• YOUR INSTRUCTIONS
Gather up the lines with the word "from" in them.

• GIVEN DATA
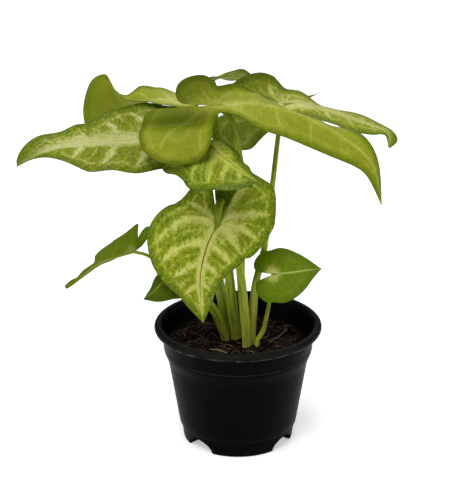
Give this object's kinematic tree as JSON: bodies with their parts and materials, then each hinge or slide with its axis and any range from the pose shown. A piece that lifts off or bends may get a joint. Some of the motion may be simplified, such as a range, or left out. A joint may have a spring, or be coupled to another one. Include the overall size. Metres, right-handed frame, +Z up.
{
  "type": "potted golden arrowhead vine",
  "caption": "Potted arrowhead vine: lime and cream arrow-shaped leaves on slender stalks, rising from dark soil in a squat black nursery pot.",
  "frame": {"origin": "on the pot's axis, at the surface the pot stands on", "axes": "+Z up along the pot's axis; -Y towards the viewer of the picture, whose front the heart-shaped leaf faces; +X to the viewer's right"},
  "size_m": [0.2818, 0.1457, 0.2943],
  "materials": {
    "pot": "satin black moulded plastic",
    "soil": "damp dark peat and coir with loose fibres",
    "leaf_lime": "satin leaf, lime green with cream veins",
    "leaf_green": "satin leaf, plain mid green"
  },
  "bodies": {
    "root": {"pot": "pot", "soil": "soil", "leaf_left_long": "leaf_lime", "leaf_back_left": "leaf_lime", "leaf_right_long": "leaf_lime", "leaf_right_back": "leaf_lime", "leaf_back": "leaf_lime", "leaf_middle_front": "leaf_lime", "leaf_front_heart": "leaf_lime", "leaf_small_right": "leaf_green", "leaf_small_left": "leaf_green", "leaf_lower_left": "leaf_green"}
  },
  "joints": []
}
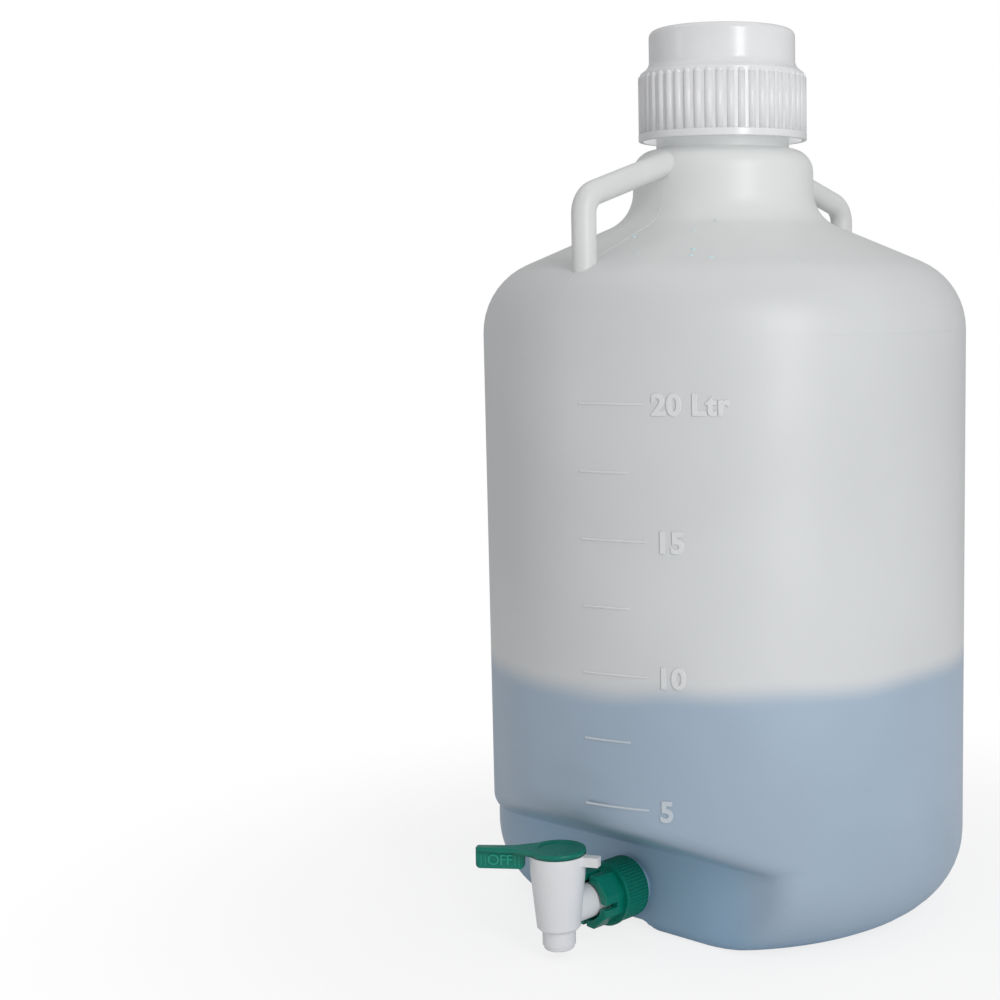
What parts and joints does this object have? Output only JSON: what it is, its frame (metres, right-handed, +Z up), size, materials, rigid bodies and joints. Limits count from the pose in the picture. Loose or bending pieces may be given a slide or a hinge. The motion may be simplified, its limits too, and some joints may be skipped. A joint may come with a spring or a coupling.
{
  "type": "carboy with spigot",
  "caption": "Cylindrical plastic carboy with a ribbed screw cap, bar handles, litre bars, and a lever tap on a slotted nut in a recess at the foot; part filled.",
  "frame": {"origin": "centre of the base, on the shell's axis", "axes": "+Z up along the shell's axis; -Y outwards along the tap's inlet; +X to the right as seen facing the tap"},
  "size_m": [0.296, 0.3306, 0.5375],
  "materials": {
    "shell_hdpe": "satin translucent",
    "handle_hdpe": "satin",
    "cap_white": "semi-gloss",
    "liner_foam": "matte",
    "gasket_rubber": "matte",
    "tap_white": "semi-gloss",
    "tap_green": "semi-gloss",
    "liquid": "clear"
  },
  "bodies": {
    "carboy": {"carboy_body": "shell_hdpe", "carboy_shoulder": "shell_hdpe", "carboy_neck": "shell_hdpe", "handle_front": "handle_hdpe", "handle_rear": "handle_hdpe", "port_gasket": "gasket_rubber", "tap_body": "tap_white", "liquid": "liquid"},
    "cap_seal": {"cap_liner": "liner_foam"},
    "cap": {"screw_cap": "cap_white"},
    "tap_key": {"tap_lever": "tap_green"},
    "nut": {"spigot_nut": "tap_green"}
  },
  "joints": [
    {"name": "cap_lift", "type": "slide", "parent": "carboy", "child": "cap_seal", "axis": [0, 0, 1], "range_m": [0, 0.12]},
    {"name": "cap_turn", "type": "hinge", "parent": "cap_seal", "child": "cap", "pos_m": [0, 0, 0.5], "axis": [0, 0, 1], "continuous": true},
    {"name": "tap_turn", "type": "hinge", "parent": "carboy", "child": "tap_key", "pos_m": [0, -0.1542, 0.04], "axis": [0, 0, 1], "range_deg": [0, 90]},
    {"name": "nut_turn", "type": "hinge", "parent": "carboy", "child": "nut", "pos_m": [0, -0.11, 0.0273], "axis": [0, -1, 0], "continuous": true}
  ]
}
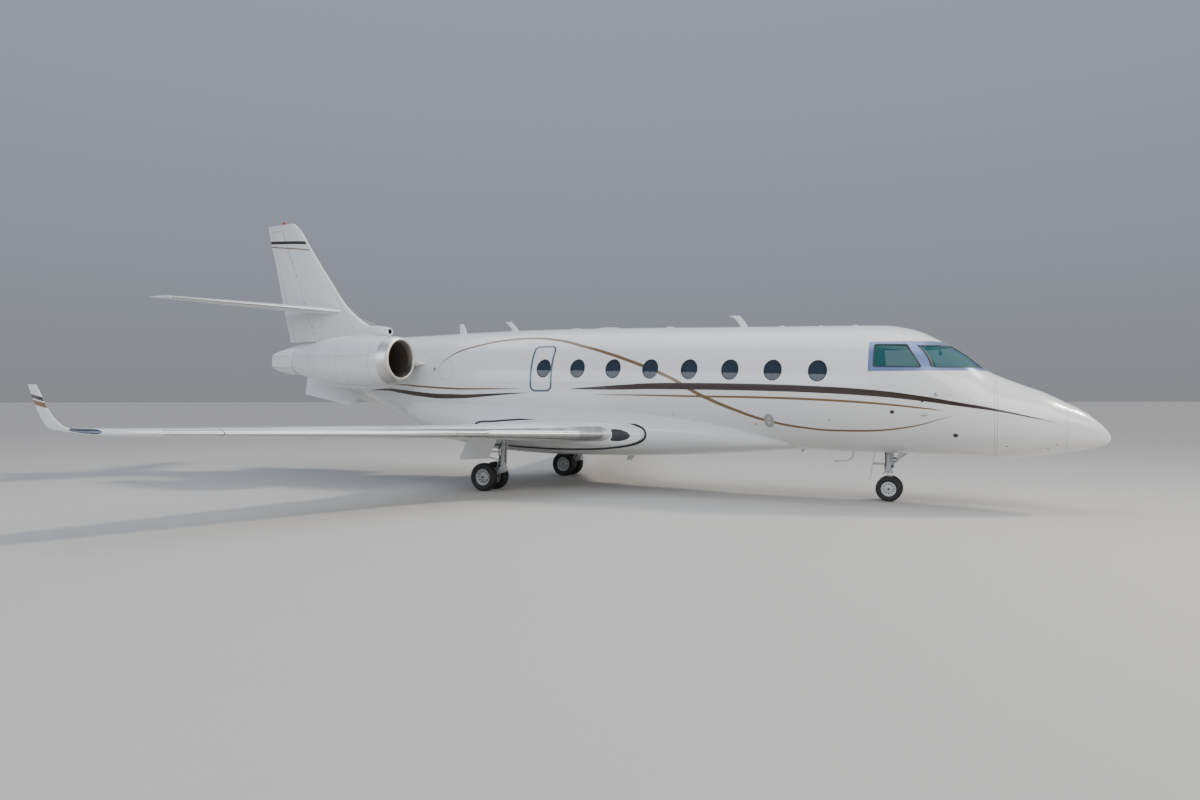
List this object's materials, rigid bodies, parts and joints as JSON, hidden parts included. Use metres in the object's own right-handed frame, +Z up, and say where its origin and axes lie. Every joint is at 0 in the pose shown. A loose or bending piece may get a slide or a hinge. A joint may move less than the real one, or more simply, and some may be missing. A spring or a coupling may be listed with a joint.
{
  "type": "business jet",
  "caption": "Low-wing business jet with rear fuselage engines, cruciform tail, winglets and ventral fins, parked on its gear; doors, control surfaces, fans and wheels move.",
  "frame": {"origin": "on the ground under the middle of the overall length, on the plane of symmetry", "axes": "+X forward to the nose, +Y to port, +Z up"},
  "size_m": [18.97, 17.6986, 6.53],
  "materials": {
    "white_paint": "gloss",
    "polished_metal": "polished",
    "gear_metal": "satin",
    "dark_metal": "satin",
    "tyre": "matte",
    "glass": "gloss",
    "leather": "satin",
    "carpet": "matte",
    "panel_black": "matte"
  },
  "bodies": {
    "airframe": {"fuselage": "white_paint", "overwing_exit": "white_paint", "radome": "white_paint", "aft_fuselage": "white_paint", "belly_fairing": "white_paint", "wing_right": "white_paint", "flap_right": "white_paint", "wing_left": "white_paint", "flap_left": "white_paint", "fin": "white_paint", "tailplane_right": "white_paint", "tailplane_left": "white_paint", "nacelle_right": "white_paint", "reverser_right": "white_paint", "nacelle_left": "white_paint", "reverser_left": "white_paint", "pylon_right": "white_paint", "pylon_left": "white_paint", "ventral_fin_right": "white_paint", "ventral_fin_left": "white_paint", "nose_gear_door": "white_paint", "main_gear_door_right": "white_paint", "main_gear_door_left": "white_paint", "windscreen_right": "glass", "side_window_right": "glass", "windscreen_left": "glass", "side_window_left": "glass", "cabin_seats_right": "leather", "cabin_seats_left": "leather", "cockpit_seats": "leather", "cabin_floor": "carpet", "instrument_panel": "panel_black", "engine_right": "dark_metal", "engine_left": "dark_metal", "nose_strut": "gear_metal", "main_strut_right": "gear_metal", "main_strut_left": "gear_metal"},
    "entry_door": {"entry_door": "white_paint"},
    "baggage_door": {"baggage_door": "white_paint"},
    "aileron_right": {"aileron_right": "white_paint"},
    "aileron_left": {"aileron_left": "white_paint"},
    "rudder": {"rudder": "white_paint"},
    "elevator_right": {"elevator_right": "white_paint"},
    "elevator_left": {"elevator_left": "white_paint"},
    "fan_right": {"fan_right": "polished_metal"},
    "fan_left": {"fan_left": "polished_metal"},
    "nose_steering": {"nose_fork": "gear_metal"},
    "nose_wheel_pair": {"nose_wheels": "gear_metal", "nose_tyre_right": "tyre", "nose_tyre_left": "tyre"},
    "main_wheel_pair_right": {"main_wheels_right": "gear_metal", "main_tyre_right_inner": "tyre", "main_tyre_right_outer": "tyre"},
    "main_wheel_pair_left": {"main_wheels_left": "gear_metal", "main_tyre_left_inner": "tyre", "main_tyre_left_outer": "tyre"}
  },
  "joints": [
    {"name": "entry_door_hinge", "type": "hinge", "parent": "airframe", "child": "entry_door", "pos_m": [5.335, 0.84701, 1.22765], "axis": [-1, -0.0058, 0.0054], "range_deg": [0, 125]},
    {"name": "baggage_door_hinge", "type": "hinge", "parent": "airframe", "child": "baggage_door", "pos_m": [-2.965, 1.06136, 2.64882], "axis": [0.9996, 0.0268, 0.0108], "range_deg": [0, 95]},
    {"name": "aileron_left_hinge", "type": "hinge", "parent": "airframe", "child": "aileron_left", "pos_m": [-2.70153, 7.26448, 1.3695], "axis": [-0.2518, 0.9673, 0.0304], "range_deg": [-20, 20]},
    {"name": "aileron_right_hinge", "type": "hinge", "parent": "airframe", "child": "aileron_right", "pos_m": [-2.70153, -7.26448, 1.3695], "axis": [0.2518, 0.9673, -0.0304], "range_deg": [-20, 20]},
    {"name": "rudder_hinge", "type": "hinge", "parent": "airframe", "child": "rudder", "pos_m": [-8.4, 0, 4.795], "axis": [-0.3741, 0, 0.9274], "range_deg": [-25, 25]},
    {"name": "elevator_left_hinge", "type": "hinge", "parent": "airframe", "child": "elevator_left", "pos_m": [-8.74553, 1.85, 4.14592], "axis": [-0.334, 0.9425, 0.0125], "range_deg": [-20, 15]},
    {"name": "elevator_right_hinge", "type": "hinge", "parent": "airframe", "child": "elevator_right", "pos_m": [-8.74553, -1.85, 4.14592], "axis": [0.334, 0.9425, -0.0125], "range_deg": [-20, 15]},
    {"name": "fan_left_spin", "type": "hinge", "parent": "airframe", "child": "fan_left", "pos_m": [-3.545, 1.75, 2.628], "axis": [0.9997, 0, -0.024], "continuous": true},
    {"name": "fan_right_spin", "type": "hinge", "parent": "airframe", "child": "fan_right", "pos_m": [-3.545, -1.75, 2.628], "axis": [0.9997, 0, -0.024], "continuous": true},
    {"name": "nose_steering_pivot", "type": "hinge", "parent": "airframe", "child": "nose_steering", "pos_m": [6.115, 0, 0.45], "axis": [0, 0, 1], "range_deg": [-60, 60]},
    {"name": "nose_wheel_spin", "type": "hinge", "parent": "nose_steering", "child": "nose_wheel_pair", "pos_m": [6.115, 0, 0.224], "axis": [0, 1, 0], "continuous": true},
    {"name": "main_wheel_left_spin", "type": "hinge", "parent": "airframe", "child": "main_wheel_pair_left", "pos_m": [-1.335, 1.69, 0.28], "axis": [0, 1, 0], "continuous": true},
    {"name": "main_wheel_right_spin", "type": "hinge", "parent": "airframe", "child": "main_wheel_pair_right", "pos_m": [-1.335, -1.69, 0.28], "axis": [0, 1, 0], "continuous": true}
  ],
  "couplings": [
    {"joint": "aileron_right_hinge", "follows": "aileron_left_hinge", "ratio": -1},
    {"joint": "elevator_right_hinge", "follows": "elevator_left_hinge", "ratio": 1}
  ]
}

• REPLY TO THE EXERCISE
Give this object's kinematic tree as JSON: bodies with their parts and materials, then each hinge or slide with its axis and any range from the pose shown. A piece that lifts off or bends may get a joint. Some of the motion may be simplified, such as a range, or left out. A joint may have a spring, or be coupled to another one. Include the overall size. Metres, right-handed frame, +Z up.
  "caption": "Potted arrowhead vine: lime and cream arrow-shaped leaves on slender stalks, rising from dark soil in a squat black nursery pot.",
What parts and joints does this object have? Output only JSON: what it is, its frame (metres, right-handed, +Z up), size, materials, rigid bodies and joints. Limits count from the pose in the picture. Loose or bending pieces may be given a slide or a hinge. The motion may be simplified, its limits too, and some joints may be skipped. A joint may come with a spring or a coupling.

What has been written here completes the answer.